The next morning, there is time for exploring Tana and shopping. My headache has somewhat receded but still flares up now and then. I think I should give it a name. Franka is taking us to a shopping mall, La City. I’m not much for shopping, but shopping malls are not very common in Madagascar. Here is air conditioning and a small ice cream shop selling Ben & Jerry’s ice cream. Good ice cream is not very common in Madagascar either. I come away with a packet of flower seeds. That’s some bold shopping on my part. Lori comes a way with a few shopping bags full, and some bottled water for the drive back.
After lunch at City Grill in the mall, we start the journey back. With only four hours of driving to Andasibe again, there is time to gawk at, umm, I mean watch the panorama of Madagascar out the car window, to stop, to buy fruit from roadside stands as plums and pineapples are now in season, and to talk to people.

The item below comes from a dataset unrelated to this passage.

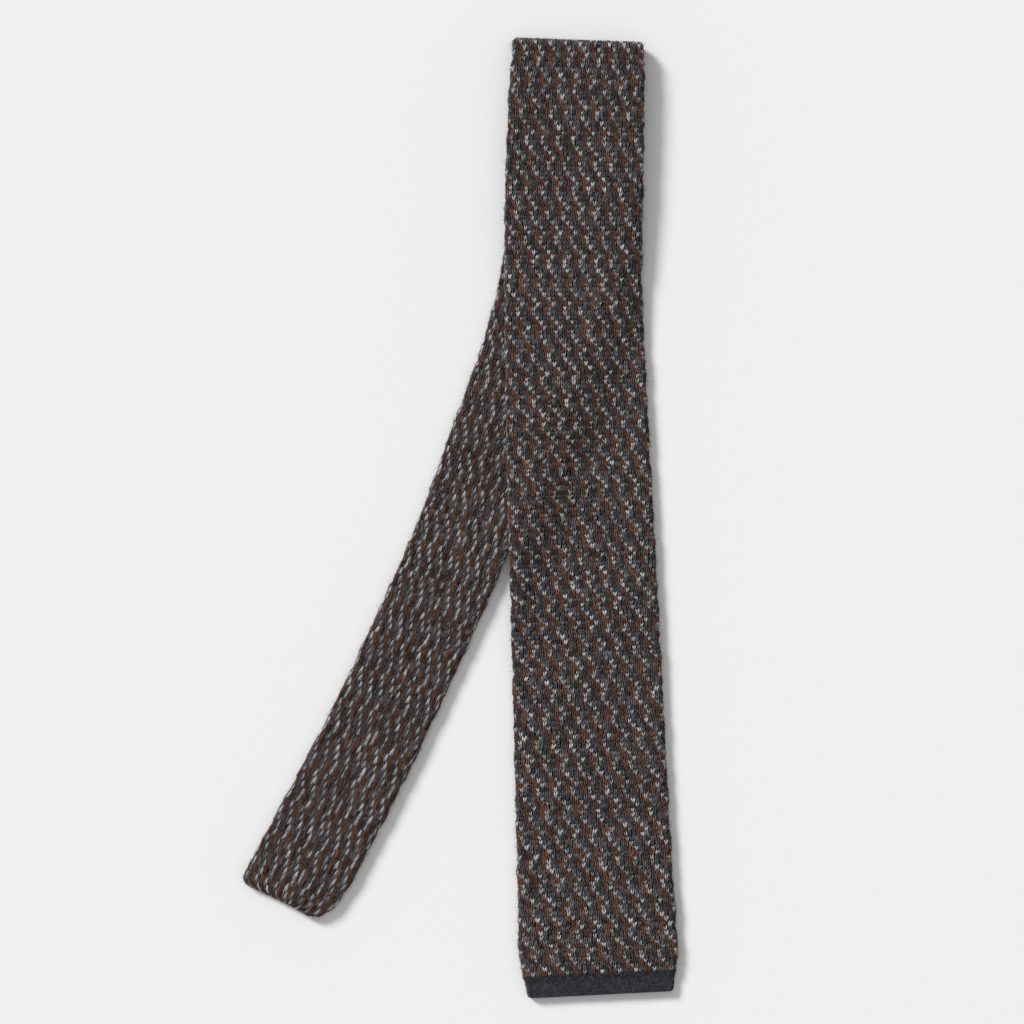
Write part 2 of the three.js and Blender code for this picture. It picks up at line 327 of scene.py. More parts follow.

On Route Nationale 2 just west of Moramonga is a pottery stand in the village of Andranokobaka. Many times I’ve passed it and many times I’ve told myself I should stop and look. This time I stop.
In front of a home is a display of various vases, and replicas of Malagasy houses, mansions, and palaces. A man and then his entire family greet us. The children are terrified and fascinated by Jemma. We go through our dog ambassador routine. She won’t jump on you. She doesn’t bite. She’s a good dog. Watch, see how she sits and shakes my hand on command? That’s enough display for two girls to overcome their terror and pet the monster.

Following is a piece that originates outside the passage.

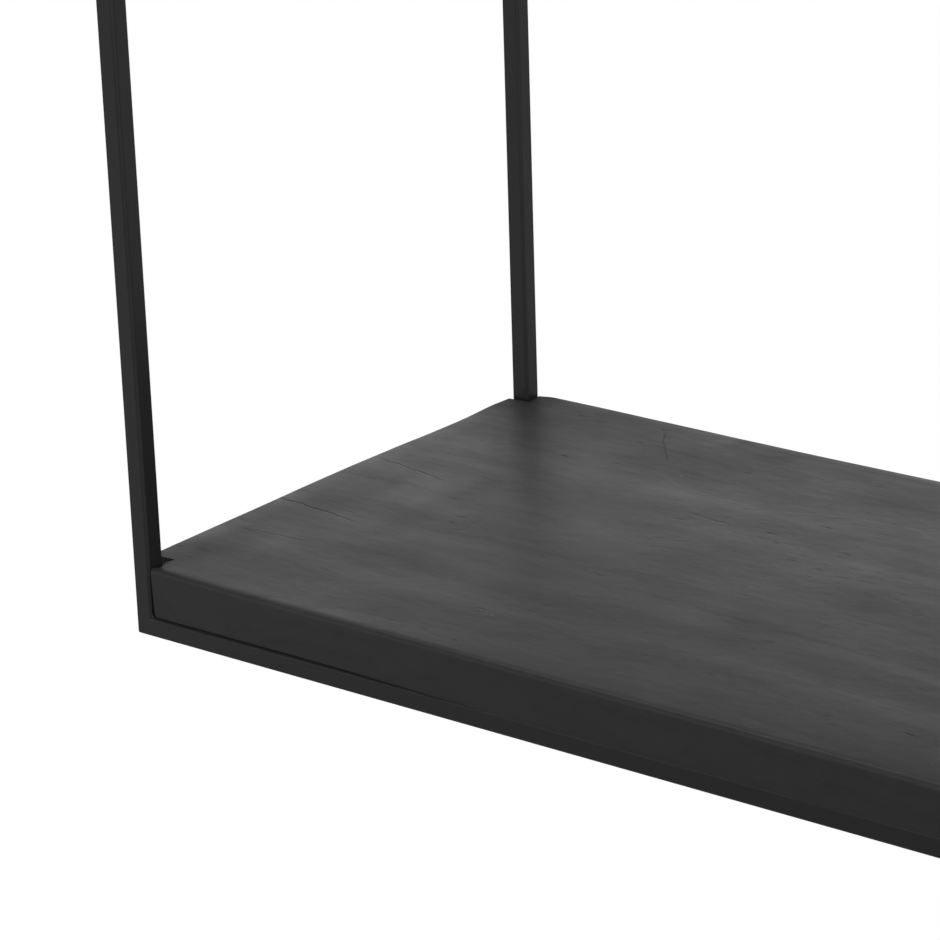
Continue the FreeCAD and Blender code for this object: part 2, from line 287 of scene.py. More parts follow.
@dataclass(frozen=True)
class PaintedSteel:
    """Black powder coat on steel: fine orange peel, soft clouds and faint rub marks."""

    run: Run
    edge: Vector
    board_top: float
    paint: Colour = grey(0.0126, 0.01)
    rubbed: Colour = grey(0.021, -0.01)
    painted_shade: Colour = grey(0.004)
    roughness: float = 0.40
    peel_depth: float = 0.012 * MM
    peel: Cloud = Cloud(0.9 * MM, 0.9 * MM, 1.0)
    grain: Cloud = Cloud(0.35 * MM, 0.35 * MM, 1.0, shift=3.0)
    cloud: Cloud = Cloud(55 * MM, 55 * MM, 3.0, shift=7.0)
    rub: Cloud = Cloud(60 * MM, 1.4 * MM, 3.0, 0.6, 11.0)
    line_edge: Cloud = Cloud(9 * MM, 9 * MM, 3.0, 0.6, 17.0)
    foot_edge: Cloud = Cloud(4 * MM, 4 * MM, 2.0, 0.6, 19.0)
    line_fade: Span = (-0.12, -0.27)
    wall_side: Span = (0.12, 0.13)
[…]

Victor is the artisan. He learned his craft from his father who learned it from a Frenchman. I see a kiln behind their home and ask if I might take a picture. We are invited to an impromptu tour and demonstration.

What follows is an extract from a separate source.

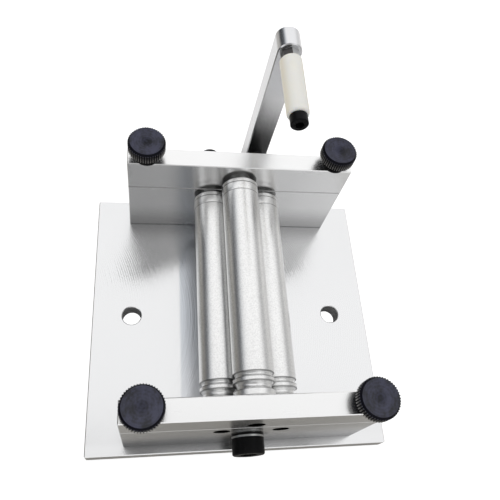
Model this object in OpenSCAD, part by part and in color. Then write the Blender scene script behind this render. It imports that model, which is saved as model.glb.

Victor shows us a pile of dirt. This is his clay. He gets it in the rice fields. He adds that this is not a good time of year for getting clay because of all the rain. He shows us some bags where he’s wrapped up the clay to keep it moist. He may have added water to it and worked it as well since it doesn’t look anything like the pile of dirt. Victor then shows us his wheel and demonstrates how he runs it with a foot pedal while he makes a small vase.
We’re then introduced to Victor’s brother-in-law. Brother-in-law (I didn’t get his name) does the detail work carving windows, doors, tiled roofs, thatched roofs, brickwork, stonework, and woodwork on the replicas.
We buy two replica houses and take pictures of the family. Once we get them printed, we will send the pictures to them via taxi-brousse. The locals don’t use FedEx, UPS, or U-Haul. Need to send a package, send a live Christmas goose, move your furniture? Make arrangements with a taxi-brousse.
After another night at Vakôna Lodge, Lori heads off to ride horses. My head feels a bit like day three of recovering from a massive hangover. It’s one thing to overindulge and earn a hangover. It’s another to have the hangover and not the overindulgence. I elect to hang out with Jemma on the porch of our bungalow and grouse about it, silently, to myself.
After Lori returns, we drive the final four hours back home.